Given their deep ambivalence about expanded participation in the making and selling books, it’s worth noting some scenarios Amazon’s critics aren’t afraid of: They aren’t afraid that books will become less accessible. They aren’t afraid that there will be fewer readers. They aren’t afraid that fewer books will be published.

Bezos understands that running a great bookstore is more like running a great grocery store than running a great opera company; it enrages my people that he’s unwilling to pretend otherwise. The ‘character of his house,’ plain to anyone willing to spend half an hour studying his varying publishing efforts, is a commitment to help any writer who thinks she can create something people would pay to read. Could be the next “To The Lighthouse.” Could be the next “Fear of Flying.” Could be the next “Wool.” Doesn’t matter.

When making things public becomes cheap enough, this openness is the right answer.

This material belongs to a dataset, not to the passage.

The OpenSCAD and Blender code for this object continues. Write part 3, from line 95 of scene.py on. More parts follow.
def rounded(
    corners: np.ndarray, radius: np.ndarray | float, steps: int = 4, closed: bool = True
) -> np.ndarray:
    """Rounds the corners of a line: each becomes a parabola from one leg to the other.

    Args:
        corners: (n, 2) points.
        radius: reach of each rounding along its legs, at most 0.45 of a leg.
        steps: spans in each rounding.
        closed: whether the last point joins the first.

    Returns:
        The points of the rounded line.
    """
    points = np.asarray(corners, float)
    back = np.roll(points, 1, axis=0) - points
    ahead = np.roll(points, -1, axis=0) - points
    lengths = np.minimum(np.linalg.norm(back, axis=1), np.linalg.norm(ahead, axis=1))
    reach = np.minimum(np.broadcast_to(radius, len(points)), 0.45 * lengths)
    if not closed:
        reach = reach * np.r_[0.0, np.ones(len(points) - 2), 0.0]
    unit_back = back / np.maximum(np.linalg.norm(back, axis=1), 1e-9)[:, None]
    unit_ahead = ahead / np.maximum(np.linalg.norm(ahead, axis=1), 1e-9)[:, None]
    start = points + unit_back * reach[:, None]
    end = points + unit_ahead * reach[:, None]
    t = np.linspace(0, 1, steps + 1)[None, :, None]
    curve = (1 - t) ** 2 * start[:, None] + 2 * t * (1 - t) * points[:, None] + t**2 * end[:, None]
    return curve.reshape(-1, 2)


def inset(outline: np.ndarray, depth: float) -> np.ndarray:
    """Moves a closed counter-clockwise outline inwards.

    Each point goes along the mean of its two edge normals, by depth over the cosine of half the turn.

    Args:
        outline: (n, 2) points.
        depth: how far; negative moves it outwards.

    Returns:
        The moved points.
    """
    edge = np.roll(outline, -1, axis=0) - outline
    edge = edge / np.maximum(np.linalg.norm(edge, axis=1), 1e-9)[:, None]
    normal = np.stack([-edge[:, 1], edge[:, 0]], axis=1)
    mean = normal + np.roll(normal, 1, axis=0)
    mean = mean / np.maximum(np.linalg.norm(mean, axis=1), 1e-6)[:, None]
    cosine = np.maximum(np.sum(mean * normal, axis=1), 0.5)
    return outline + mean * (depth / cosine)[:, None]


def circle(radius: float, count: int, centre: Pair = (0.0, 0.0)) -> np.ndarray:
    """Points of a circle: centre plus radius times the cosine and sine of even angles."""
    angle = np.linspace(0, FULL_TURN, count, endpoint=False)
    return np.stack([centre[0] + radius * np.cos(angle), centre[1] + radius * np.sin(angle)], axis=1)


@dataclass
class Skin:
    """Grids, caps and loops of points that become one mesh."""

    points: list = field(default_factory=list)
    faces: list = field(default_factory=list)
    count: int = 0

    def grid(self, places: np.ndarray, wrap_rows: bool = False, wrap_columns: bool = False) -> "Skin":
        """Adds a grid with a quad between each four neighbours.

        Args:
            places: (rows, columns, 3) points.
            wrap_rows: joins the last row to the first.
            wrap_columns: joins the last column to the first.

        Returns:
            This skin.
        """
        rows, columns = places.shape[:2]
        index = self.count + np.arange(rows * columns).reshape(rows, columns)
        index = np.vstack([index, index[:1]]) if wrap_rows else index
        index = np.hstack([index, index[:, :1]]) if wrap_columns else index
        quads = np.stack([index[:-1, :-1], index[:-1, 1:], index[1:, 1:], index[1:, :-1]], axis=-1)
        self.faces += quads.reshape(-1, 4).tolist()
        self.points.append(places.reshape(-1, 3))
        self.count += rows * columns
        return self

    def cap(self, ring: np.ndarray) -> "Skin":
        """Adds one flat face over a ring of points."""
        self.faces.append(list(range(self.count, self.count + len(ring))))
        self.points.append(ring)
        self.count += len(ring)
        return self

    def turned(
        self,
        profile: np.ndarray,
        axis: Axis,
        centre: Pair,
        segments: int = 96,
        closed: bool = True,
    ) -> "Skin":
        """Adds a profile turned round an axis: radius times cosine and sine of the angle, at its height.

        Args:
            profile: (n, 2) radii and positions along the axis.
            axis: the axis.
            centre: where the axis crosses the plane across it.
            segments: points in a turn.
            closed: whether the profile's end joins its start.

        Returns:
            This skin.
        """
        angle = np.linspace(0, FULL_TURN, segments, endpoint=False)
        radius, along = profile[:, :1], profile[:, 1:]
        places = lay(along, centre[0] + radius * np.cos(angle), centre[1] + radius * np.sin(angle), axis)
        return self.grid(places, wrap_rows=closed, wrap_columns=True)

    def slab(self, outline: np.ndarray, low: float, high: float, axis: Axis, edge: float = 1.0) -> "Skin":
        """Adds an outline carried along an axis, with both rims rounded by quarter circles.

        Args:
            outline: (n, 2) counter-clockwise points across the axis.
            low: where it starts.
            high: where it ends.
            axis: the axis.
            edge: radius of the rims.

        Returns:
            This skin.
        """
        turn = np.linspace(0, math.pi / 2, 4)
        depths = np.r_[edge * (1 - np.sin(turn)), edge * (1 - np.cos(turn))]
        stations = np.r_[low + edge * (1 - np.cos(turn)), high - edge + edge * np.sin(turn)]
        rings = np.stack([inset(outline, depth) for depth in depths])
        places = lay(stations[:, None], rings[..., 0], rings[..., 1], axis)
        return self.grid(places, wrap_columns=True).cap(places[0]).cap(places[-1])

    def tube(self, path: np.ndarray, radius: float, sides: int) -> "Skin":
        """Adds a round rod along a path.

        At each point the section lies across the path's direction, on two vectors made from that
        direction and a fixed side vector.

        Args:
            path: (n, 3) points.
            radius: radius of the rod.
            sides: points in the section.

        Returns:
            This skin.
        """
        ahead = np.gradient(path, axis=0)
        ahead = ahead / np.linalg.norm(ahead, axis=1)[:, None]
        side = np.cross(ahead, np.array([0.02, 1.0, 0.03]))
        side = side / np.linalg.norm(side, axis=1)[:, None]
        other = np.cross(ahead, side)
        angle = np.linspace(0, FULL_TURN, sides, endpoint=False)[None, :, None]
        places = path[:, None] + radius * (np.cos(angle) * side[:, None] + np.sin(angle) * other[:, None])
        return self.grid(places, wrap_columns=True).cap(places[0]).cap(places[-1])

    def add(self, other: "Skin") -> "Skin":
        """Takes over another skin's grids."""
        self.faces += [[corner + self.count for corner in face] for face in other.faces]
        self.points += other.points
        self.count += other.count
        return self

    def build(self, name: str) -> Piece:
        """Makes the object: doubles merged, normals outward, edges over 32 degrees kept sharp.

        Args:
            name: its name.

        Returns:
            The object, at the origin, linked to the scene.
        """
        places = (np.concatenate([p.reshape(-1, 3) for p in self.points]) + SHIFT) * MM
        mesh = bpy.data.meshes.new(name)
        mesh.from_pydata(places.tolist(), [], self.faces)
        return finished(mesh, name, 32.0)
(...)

Packer mocks self-published authors, noting that half of them earn less than $500 a year, without noting that the average payout for anyone sending a manuscript to a traditional publishing house is $0. The legacy system is mainly characterized by a refusal to deal in small-batch authorship, a model that made sense when the unit price of a book was any number above zero, but makes no sense today. If ten million people think something is dreck, and fifty people like it, those fifty should get what they want.

Bezos is proposing taking Earth’s biggest bookstore (a phrase that used to smack of hubris but is now merely descriptive) and using it to move the world closer to that state of affairs. He wants to increase access to ebooks in order to make money, of course, just as the publishers want to restrict access in order to make money. Bezos doesn’t love books (something his critics never fail to note, as if selling things designed to be sold is an atrocity) but his motivations are producing better outcomes than those of the dominant cartel. If we have to pick between two corporate strategies for making money, the one offering more access is better.